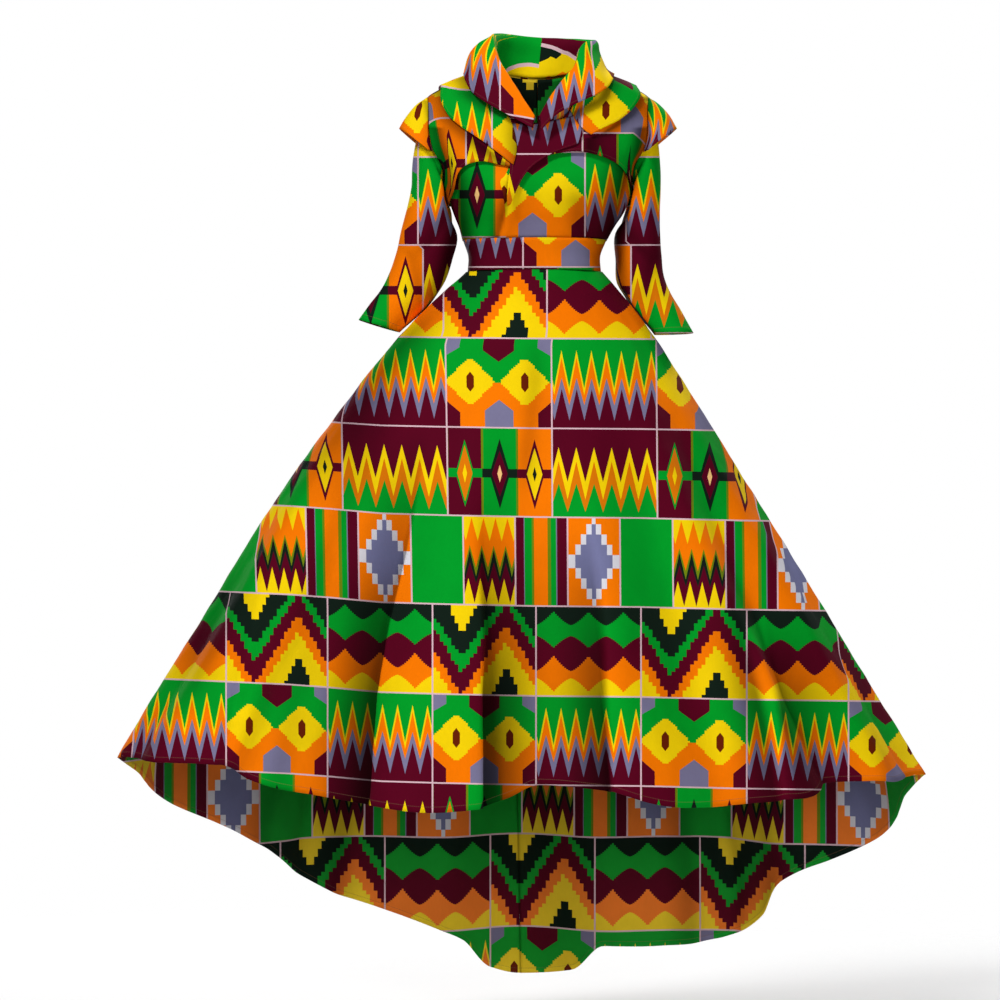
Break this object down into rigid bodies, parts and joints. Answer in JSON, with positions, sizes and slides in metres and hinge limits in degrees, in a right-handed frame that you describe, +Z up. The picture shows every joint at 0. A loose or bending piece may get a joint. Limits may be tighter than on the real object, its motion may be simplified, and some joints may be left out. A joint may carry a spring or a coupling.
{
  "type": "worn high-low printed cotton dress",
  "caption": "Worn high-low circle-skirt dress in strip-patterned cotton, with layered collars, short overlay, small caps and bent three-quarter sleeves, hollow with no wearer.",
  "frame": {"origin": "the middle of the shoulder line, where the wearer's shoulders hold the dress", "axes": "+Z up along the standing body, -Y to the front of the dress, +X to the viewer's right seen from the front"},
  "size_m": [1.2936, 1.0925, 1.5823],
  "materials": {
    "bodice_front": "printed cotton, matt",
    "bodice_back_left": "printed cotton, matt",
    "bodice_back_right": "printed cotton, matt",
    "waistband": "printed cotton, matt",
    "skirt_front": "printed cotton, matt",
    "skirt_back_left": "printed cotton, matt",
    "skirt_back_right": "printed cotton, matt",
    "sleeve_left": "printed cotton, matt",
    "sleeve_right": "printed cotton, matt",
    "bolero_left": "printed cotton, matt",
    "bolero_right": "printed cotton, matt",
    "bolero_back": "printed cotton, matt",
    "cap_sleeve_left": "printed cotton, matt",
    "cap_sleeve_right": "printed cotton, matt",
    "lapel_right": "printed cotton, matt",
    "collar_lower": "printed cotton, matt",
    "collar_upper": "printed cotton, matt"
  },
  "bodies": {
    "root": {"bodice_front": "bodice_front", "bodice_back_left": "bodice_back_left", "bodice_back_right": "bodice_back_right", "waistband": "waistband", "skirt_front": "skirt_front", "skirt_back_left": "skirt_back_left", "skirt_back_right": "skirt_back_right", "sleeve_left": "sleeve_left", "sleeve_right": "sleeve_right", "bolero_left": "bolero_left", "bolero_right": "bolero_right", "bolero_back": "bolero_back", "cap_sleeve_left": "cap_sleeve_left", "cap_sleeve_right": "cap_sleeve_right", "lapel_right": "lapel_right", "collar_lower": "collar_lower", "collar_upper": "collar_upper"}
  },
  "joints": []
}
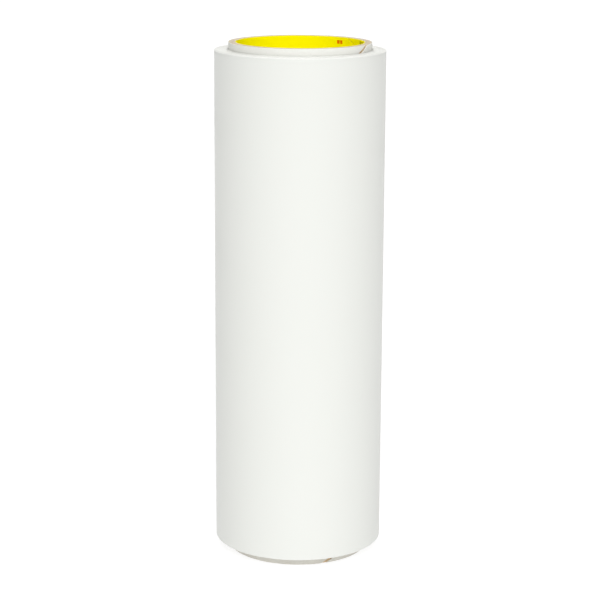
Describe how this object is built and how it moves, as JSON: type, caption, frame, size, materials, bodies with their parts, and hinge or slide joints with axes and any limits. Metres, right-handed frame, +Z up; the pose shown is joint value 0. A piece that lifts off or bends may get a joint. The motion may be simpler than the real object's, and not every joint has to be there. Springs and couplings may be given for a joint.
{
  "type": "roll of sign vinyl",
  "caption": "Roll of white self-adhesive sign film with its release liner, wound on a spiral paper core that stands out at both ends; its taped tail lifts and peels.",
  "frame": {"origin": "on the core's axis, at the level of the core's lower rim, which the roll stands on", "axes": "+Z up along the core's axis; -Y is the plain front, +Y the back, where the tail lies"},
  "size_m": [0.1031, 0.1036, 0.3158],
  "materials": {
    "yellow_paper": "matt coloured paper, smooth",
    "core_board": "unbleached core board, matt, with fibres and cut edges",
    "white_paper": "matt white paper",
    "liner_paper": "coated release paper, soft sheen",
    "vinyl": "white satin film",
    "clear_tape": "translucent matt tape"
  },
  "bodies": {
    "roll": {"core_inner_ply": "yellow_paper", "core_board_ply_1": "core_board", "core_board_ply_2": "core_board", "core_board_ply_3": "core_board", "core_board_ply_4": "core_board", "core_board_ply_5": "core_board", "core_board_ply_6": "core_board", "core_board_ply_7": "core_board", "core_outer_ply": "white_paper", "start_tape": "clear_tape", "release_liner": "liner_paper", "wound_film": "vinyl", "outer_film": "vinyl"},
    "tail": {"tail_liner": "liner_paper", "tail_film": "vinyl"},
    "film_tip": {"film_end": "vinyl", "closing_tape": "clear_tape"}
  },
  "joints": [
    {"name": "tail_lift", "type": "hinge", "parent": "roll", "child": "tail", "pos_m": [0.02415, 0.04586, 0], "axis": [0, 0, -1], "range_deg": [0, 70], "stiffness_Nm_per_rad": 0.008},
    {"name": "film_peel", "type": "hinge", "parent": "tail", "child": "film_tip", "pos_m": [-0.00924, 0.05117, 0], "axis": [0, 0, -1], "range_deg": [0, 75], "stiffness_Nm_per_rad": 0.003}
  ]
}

^^^^

Given exercise:
Your task is to list each line of the records with the word "lifts".

Expected answer:
Describe how this object is built and how it moves, as JSON: type, caption, frame, size, materials, bodies with their parts, and hinge or slide joints with axes and any limits. Metres, right-handed frame, +Z up; the pose shown is joint value 0. A piece that lifts off or bends may get a joint. The motion may be simpler than the real object's, and not every joint has to be there. Springs and couplings may be given for a joint.
  "caption": "Roll of white self-adhesive sign film with its release liner, wound on a spiral paper core that stands out at both ends; its taped tail lifts and peels.",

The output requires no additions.